Directions for this task: Present the data once more in exactly its original form.

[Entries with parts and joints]
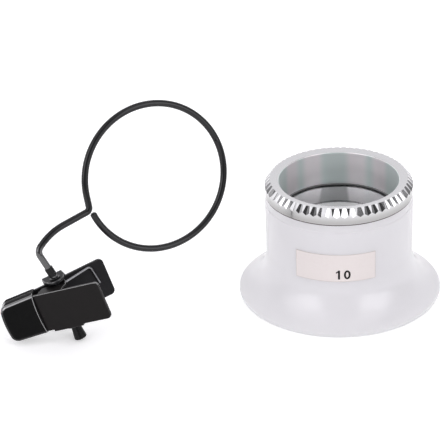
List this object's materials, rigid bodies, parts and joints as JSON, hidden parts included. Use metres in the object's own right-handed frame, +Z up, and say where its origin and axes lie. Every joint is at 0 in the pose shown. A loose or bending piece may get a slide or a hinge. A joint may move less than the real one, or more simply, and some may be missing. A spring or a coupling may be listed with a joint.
{
  "type": "clip on eyeglass loupe",
  "caption": "Short focus eye loupe in a flared frosted cup with a fluted screw-in lens barrel, beside the spring clip and wire ring that carry it on glasses.",
  "frame": {"origin": "centre of the eye cup's rim, on the surface that it stands on", "axes": "+Z up the optical axis from the eye cup to the lens barrel; +X to the right with the clip at -X; -Y towards the viewer, where the label is"},
  "size_m": [0.0996, 0.0484, 0.0484],
  "materials": {
    "frosted_shell": "satin, faintly translucent",
    "bright_aluminium": "polished",
    "dark_aluminium": "black anodised",
    "black_rubber": "satin",
    "lens_glass": "polished",
    "black_plastic": "matte",
    "label_paper": "satin",
    "black_sheet": "satin black",
    "black_wire": "satin black",
    "spring_steel": "bright drawn"
  },
  "bodies": {
    "shell": {"housing": "frosted_shell", "power_label": "label_paper"},
    "washer": {"seal_washer": "black_rubber"},
    "barrel": {"lens_barrel": "bright_aluminium", "front_gasket": "black_rubber", "objective_lens": "lens_glass", "lens_spacer": "black_plastic", "eye_lens": "lens_glass", "retaining_ring": "dark_aluminium"},
    "front_jaw": {"front_leaf": "black_sheet", "front_boot": "black_rubber", "torsion_spring": "spring_steel"},
    "rear_jaw": {"rear_leaf": "black_sheet", "rear_boot": "black_rubber"},
    "wire": {"wire_arm": "black_wire", "pivot_washer": "black_plastic", "pivot_collar": "black_plastic", "end_knob": "black_plastic"}
  },
  "joints": [
    {"name": "barrel_rise", "type": "slide", "parent": "shell", "child": "washer", "axis": [0, 0, 1], "range_m": [0, 0.006]},
    {"name": "barrel_turn", "type": "hinge", "parent": "washer", "child": "barrel", "pos_m": [0, 0, 0.02482], "axis": [0, 0, 1], "range_deg": [0, 2160]},
    {"name": "clip_lift", "type": "slide", "parent": "shell", "child": "front_jaw", "axis": [0, 0, 1], "range_m": [0, 0.04]},
    {"name": "jaw_squeeze", "type": "hinge", "parent": "front_jaw", "child": "rear_jaw", "pos_m": [-0.06214, -0.0175, 0.00909], "axis": [0.3163, -0.1375, -0.9386], "range_deg": [0, 40], "stiffness_Nm_per_rad": 0.05, "springref_deg": -34.38, "deforming": ["torsion_spring"]},
    {"name": "wire_swivel", "type": "hinge", "parent": "front_jaw", "child": "wire", "pos_m": [-0.06214, -0.0175, 0.00909], "axis": [-0.3163, 0.1375, 0.9386], "range_deg": [-170, 90]}
  ],
  "couplings": [
    {"joint": "barrel_rise", "follows": "barrel_turn", "m_per_rad": 0.00015915}
  ]
}
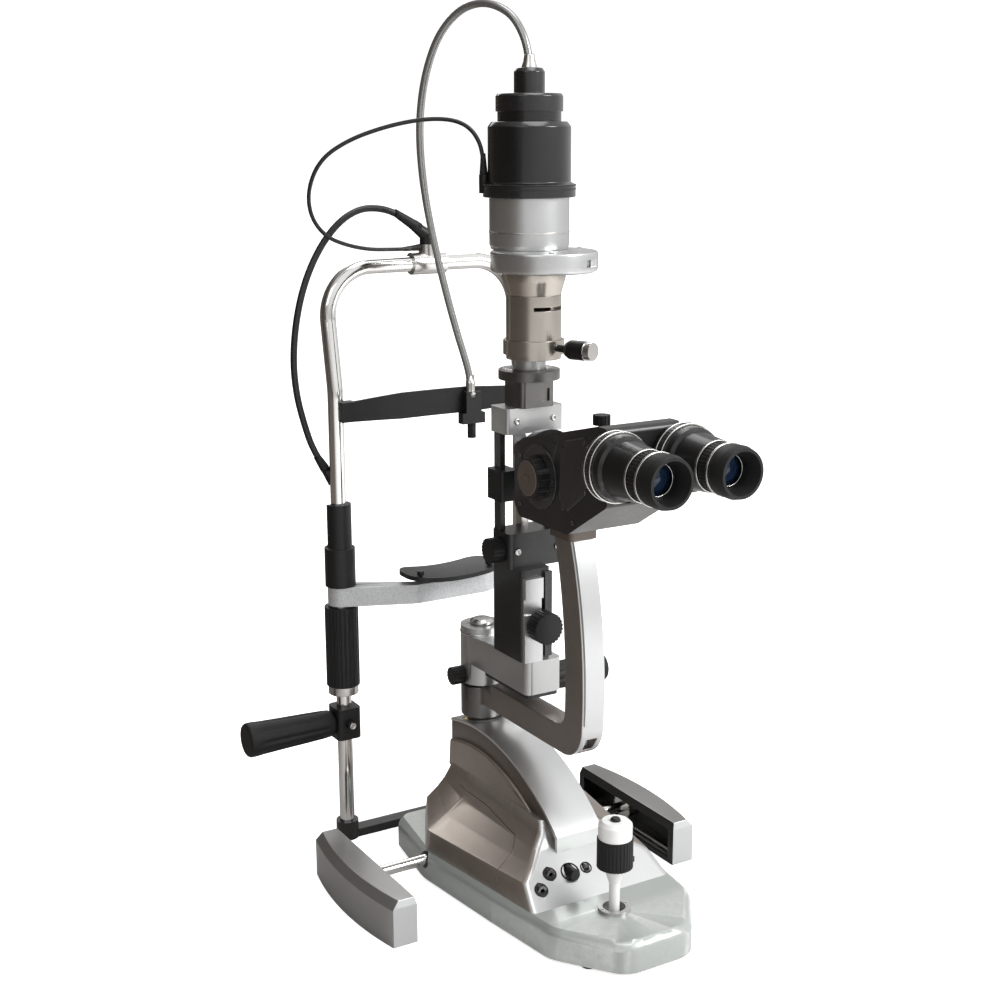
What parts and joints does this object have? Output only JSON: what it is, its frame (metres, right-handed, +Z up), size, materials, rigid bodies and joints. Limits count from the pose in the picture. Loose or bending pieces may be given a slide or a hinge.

Full answer:
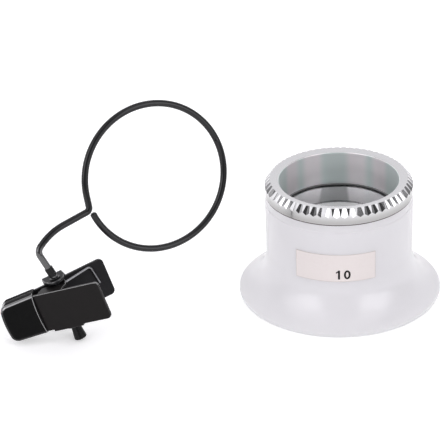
List this object's materials, rigid bodies, parts and joints as JSON, hidden parts included. Use metres in the object's own right-handed frame, +Z up, and say where its origin and axes lie. Every joint is at 0 in the pose shown. A loose or bending piece may get a slide or a hinge. A joint may move less than the real one, or more simply, and some may be missing. A spring or a coupling may be listed with a joint.
{
  "type": "clip on eyeglass loupe",
  "caption": "Short focus eye loupe in a flared frosted cup with a fluted screw-in lens barrel, beside the spring clip and wire ring that carry it on glasses.",
  "frame": {"origin": "centre of the eye cup's rim, on the surface that it stands on", "axes": "+Z up the optical axis from the eye cup to the lens barrel; +X to the right with the clip at -X; -Y towards the viewer, where the label is"},
  "size_m": [0.0996, 0.0484, 0.0484],
  "materials": {
    "frosted_shell": "satin, faintly translucent",
    "bright_aluminium": "polished",
    "dark_aluminium": "black anodised",
    "black_rubber": "satin",
    "lens_glass": "polished",
    "black_plastic": "matte",
    "label_paper": "satin",
    "black_sheet": "satin black",
    "black_wire": "satin black",
    "spring_steel": "bright drawn"
  },
  "bodies": {
    "shell": {"housing": "frosted_shell", "power_label": "label_paper"},
    "washer": {"seal_washer": "black_rubber"},
    "barrel": {"lens_barrel": "bright_aluminium", "front_gasket": "black_rubber", "objective_lens": "lens_glass", "lens_spacer": "black_plastic", "eye_lens": "lens_glass", "retaining_ring": "dark_aluminium"},
    "front_jaw": {"front_leaf": "black_sheet", "front_boot": "black_rubber", "torsion_spring": "spring_steel"},
    "rear_jaw": {"rear_leaf": "black_sheet", "rear_boot": "black_rubber"},
    "wire": {"wire_arm": "black_wire", "pivot_washer": "black_plastic", "pivot_collar": "black_plastic", "end_knob": "black_plastic"}
  },
  "joints": [
    {"name": "barrel_rise", "type": "slide", "parent": "shell", "child": "washer", "axis": [0, 0, 1], "range_m": [0, 0.006]},
    {"name": "barrel_turn", "type": "hinge", "parent": "washer", "child": "barrel", "pos_m": [0, 0, 0.02482], "axis": [0, 0, 1], "range_deg": [0, 2160]},
    {"name": "clip_lift", "type": "slide", "parent": "shell", "child": "front_jaw", "axis": [0, 0, 1], "range_m": [0, 0.04]},
    {"name": "jaw_squeeze", "type": "hinge", "parent": "front_jaw", "child": "rear_jaw", "pos_m": [-0.06214, -0.0175, 0.00909], "axis": [0.3163, -0.1375, -0.9386], "range_deg": [0, 40], "stiffness_Nm_per_rad": 0.05, "springref_deg": -34.38, "deforming": ["torsion_spring"]},
    {"name": "wire_swivel", "type": "hinge", "parent": "front_jaw", "child": "wire", "pos_m": [-0.06214, -0.0175, 0.00909], "axis": [-0.3163, 0.1375, 0.9386], "range_deg": [-170, 90]}
  ],
  "couplings": [
    {"joint": "barrel_rise", "follows": "barrel_turn", "m_per_rad": 0.00015915}
  ]
}
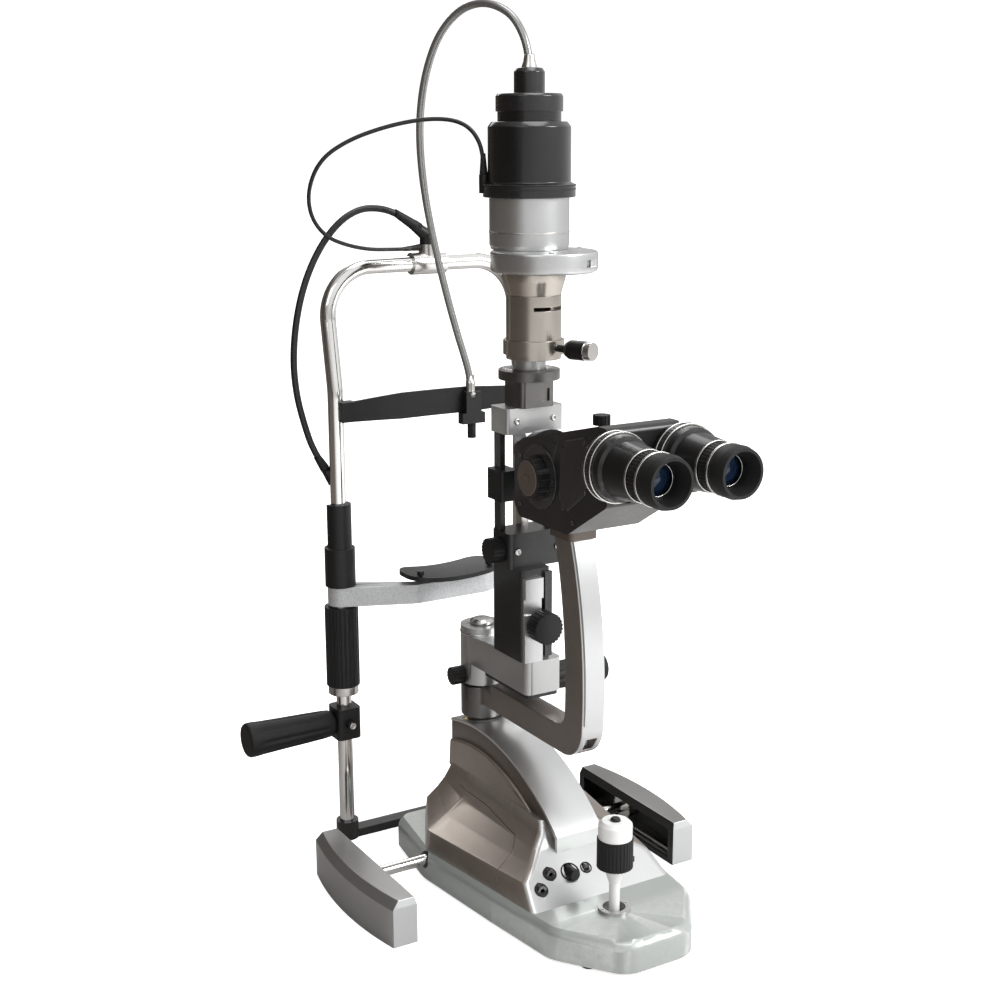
What parts and joints does this object have? Output only JSON: what it is, its frame (metres, right-handed, +Z up), size, materials, rigid bodies and joints. Limits count from the pose in the picture. Loose or bending pieces may be given a slide or a hinge.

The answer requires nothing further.